« Les journalistes et les réalisateurs de télévision sont-ils vraiment des témoins de leur temps ? »



photographies de Maïte Pouleur – maitepouleur@yahoo.fr

Salué comme une « innovation heureuse » par Le Monde (édition du 28 mars 07), le débat organisé par la Scam au Figra a permis à quatre auteurs (Mylène Sauloy, Hervé Brusini, Jean Michel Carré et Rémi Lainé) d’échanger sur leurs pratiques avec une assemblée de 200 personnes composée de festivaliers et de professionnels. Thème proposé : « Les journalistes et les réalisateurs de télévision sont-ils vraiment des témoins de leur temps ? » Benoît Duquesnes qui animait cette table ronde, a tenu son rôle avec la prestance qu’on lui connaît à l’antenne, prenant part lui aussi au débat. Dans une ambiance conviviale, les uns et les autres ont pu exposer des points de vue parfois contradictoires.

Partant de l’intitulé générique, des questions très pratiques ont été posées, avec des réponses variant selon les interlocuteurs. Si dans leur prime jeunesse, les auteurs réunis autour de la table semblent avoir tous eu pour ambition de “changer le monde”, ils ont dû réviser leurs prétentions à la baisse. Avec un bel ensemble, ils insistent néanmoins sur la nécessité de s’engager, de continuer à se battre pour disposer du temps nécessaire à témoigner de la complexité des êtres et des situations, dans leurs films ou leurs reportages. Mylène Sauloy et Rémi Lainé revendiquent “une approche empathique” des personnes qu’ils filment. Mylène Sauloy explique sa volonté de rechercher l’humanité au milieu de l’horreur, avec l’espoir de transmettre au téléspectateur “l’envie d’agir” pour la cause qu’elle défend. Jean Michel Carré s’inscrit dans une démarche de “contre-pouvoir” face à un pouvoir en place (politique, économique, etc.) qui occupe “un temps de parole énorme”.

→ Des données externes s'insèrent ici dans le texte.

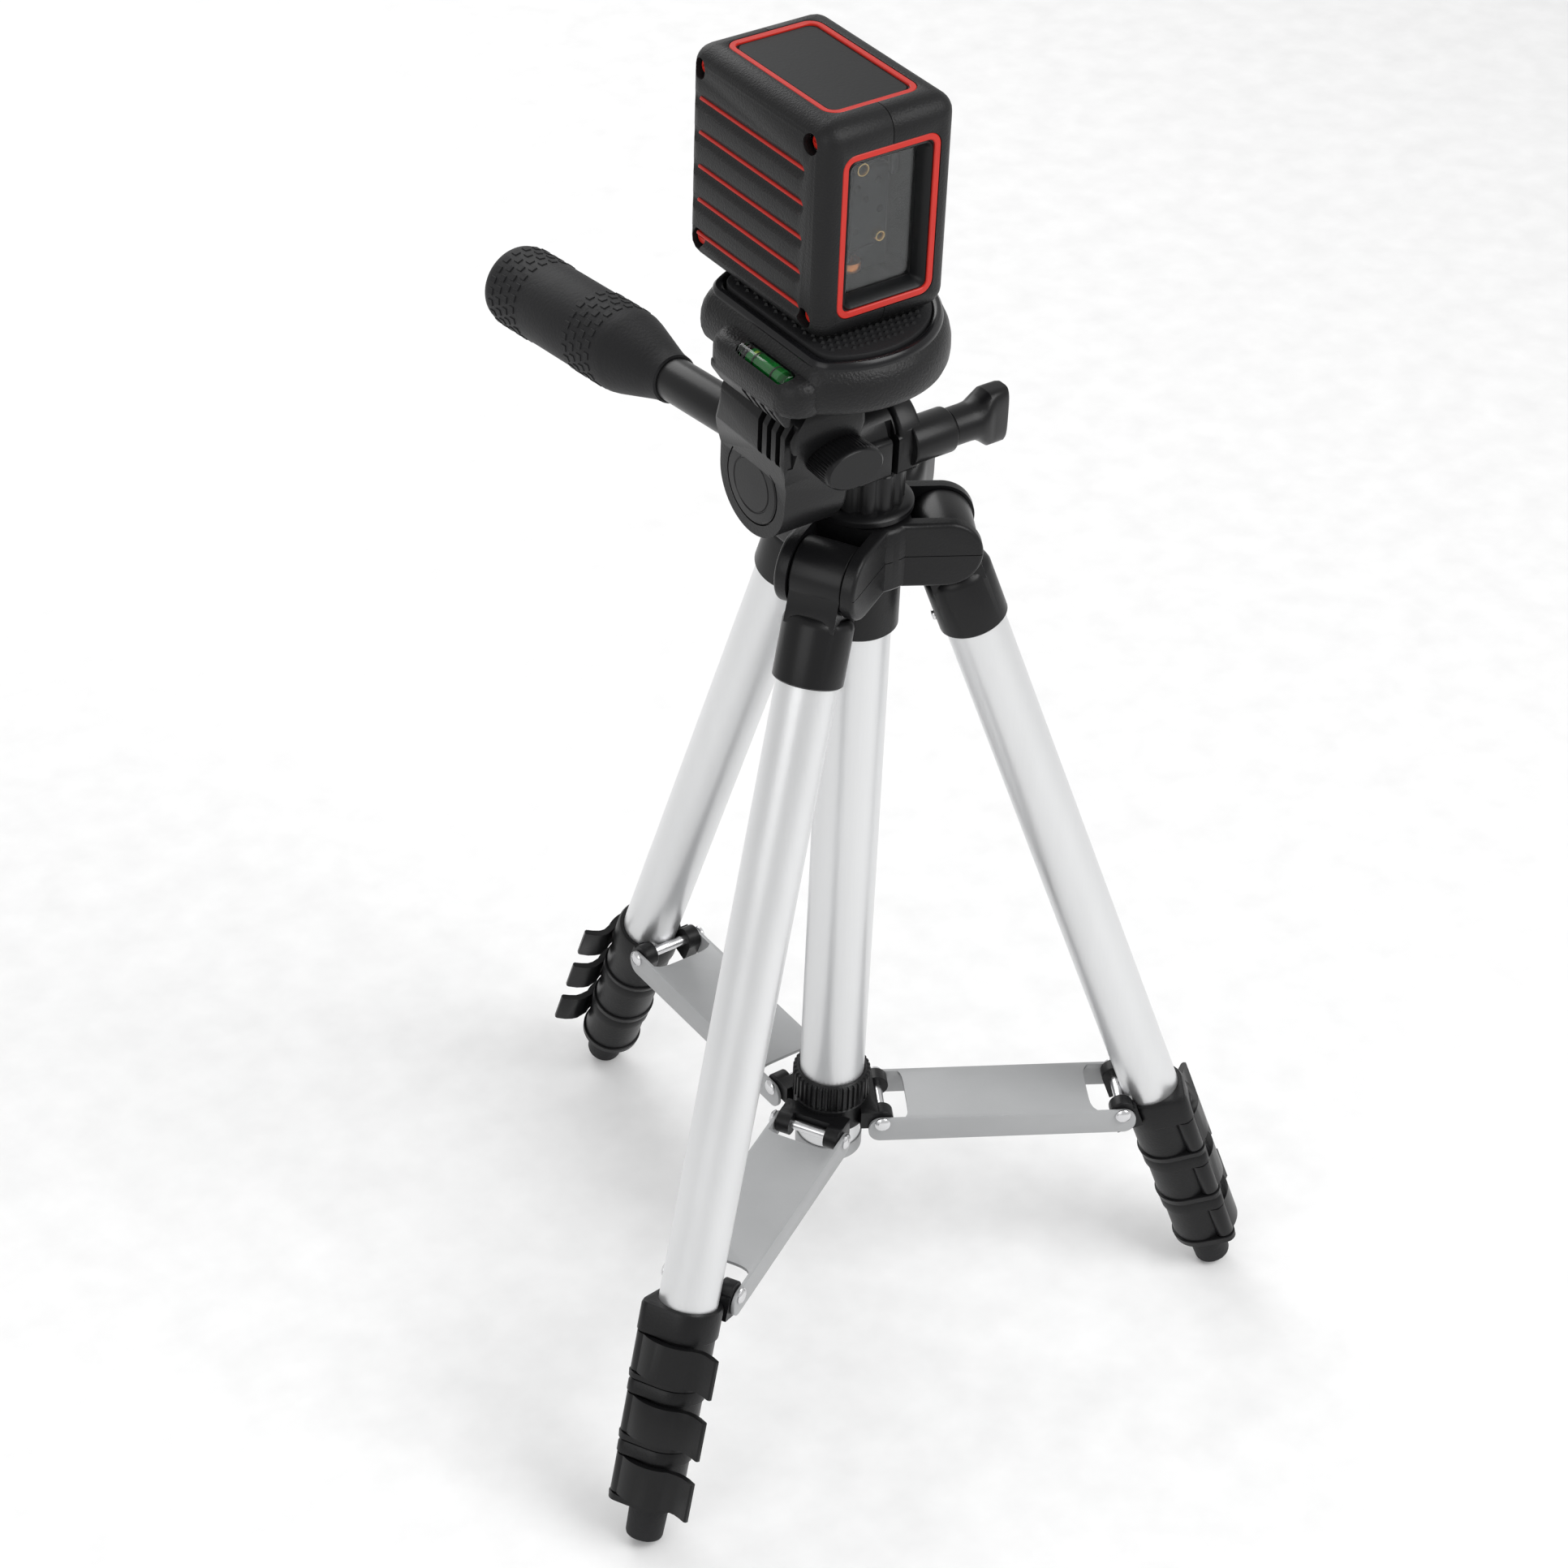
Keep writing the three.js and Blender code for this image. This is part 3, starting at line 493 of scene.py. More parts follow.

Répondant aux critiques sur le contenu des journaux télévisés, Hervé Brusini insiste sur l’importance de l’information, regrettant que les journalistes soient de moins en moins dépêchés sur les lieux de l’actualité. Si les images ne suffisent pas à faire l’information, elles peuvent parfois changer le cours des événements, rappelle-t-il, regrettant le manque de liberté accordée aux journalistes en Irak, par exemple. Jean Michel Carré considère que lorsque les journalistes sont bridés dans leur travail, le champ est ouvert aux documentaristes pour des approches différentes et des films menés plus en profondeur. Sceptique, Mylène Sauloy confie son malaise à propos de son film “Tchétchénie, la vidéo qui accuse”, réalisé à partir de bandes montrant des exactions filmées par des soldats russes. Elle espérait des réactions face à l’horreur. Elles n’ont pas été à la hauteur de ses attentes. Sans doute, analyse Benoît Duquesnes, ces scènes-là sont-elles convenues aux yeux du public alors que la diffusion des images d’Abou Graïb ont révélé des pratiques de l’armée américaine a priori insoupçonnées. L’image que l’on n’attend pas serait d’autant plus marquante. Ce qui fait dire à Hervé Brusini que les images qui ont changé le cours des choses ont toujours été des images d’actualité. Il fait part des réflexions menées à France Télévision pour respecter une charte éthique de l’information. Il rappelle les coutumes des premiers JT qui intégraient dans les sujets une partie des procédés de fabrication (journaliste dans le cadre, équipe de tournage à l’image, utilisation des à-côtés voire des ratés) et avaient l’avantage de rappeler au téléspectateur que l’info était fabriquée.

En réponse à l’interpellation d’un festivalier qui regrette que les documentaires diffusés à la télévision, donnent l’impression d’un point de vue péremptoire, Rémi Lainé rappelle qu’un documentaire est censé avoir été précédé d’une écriture et d’un long repérage. Il est donc légitime que le réalisateur affirme son point de vue, étayé par le travail de préparation. Jean Michel Carré attend toujours que ses convictions de départ soient bousculées. Il cite le cas de son tournage avec les femmes détenues. Il considérait en entreprenant ce travail que la violence due à la privation de liberté n’avait pas d’égal. Pour découvrir au final que la prison préservait certaines de ses interlocutrices d’une déchéance totale.

Un autre festivalier demande comment l’on vit du documentaire. Rémi Lainé explique qu’avec deux films par an co-produit par des chaînes généralistes hertziennes, il dispose de revenus comparables à ses confrères journalistes d’actualité. Il précise qu’il est de plus en plus difficile de faire aboutir des projets qui nécessitent un temps de travail conséquent et regrette le manque de réactivité des chaînes. Mylène Sauloy rappelle que seul le statut d’intermittent lui permet de poursuivre son travail.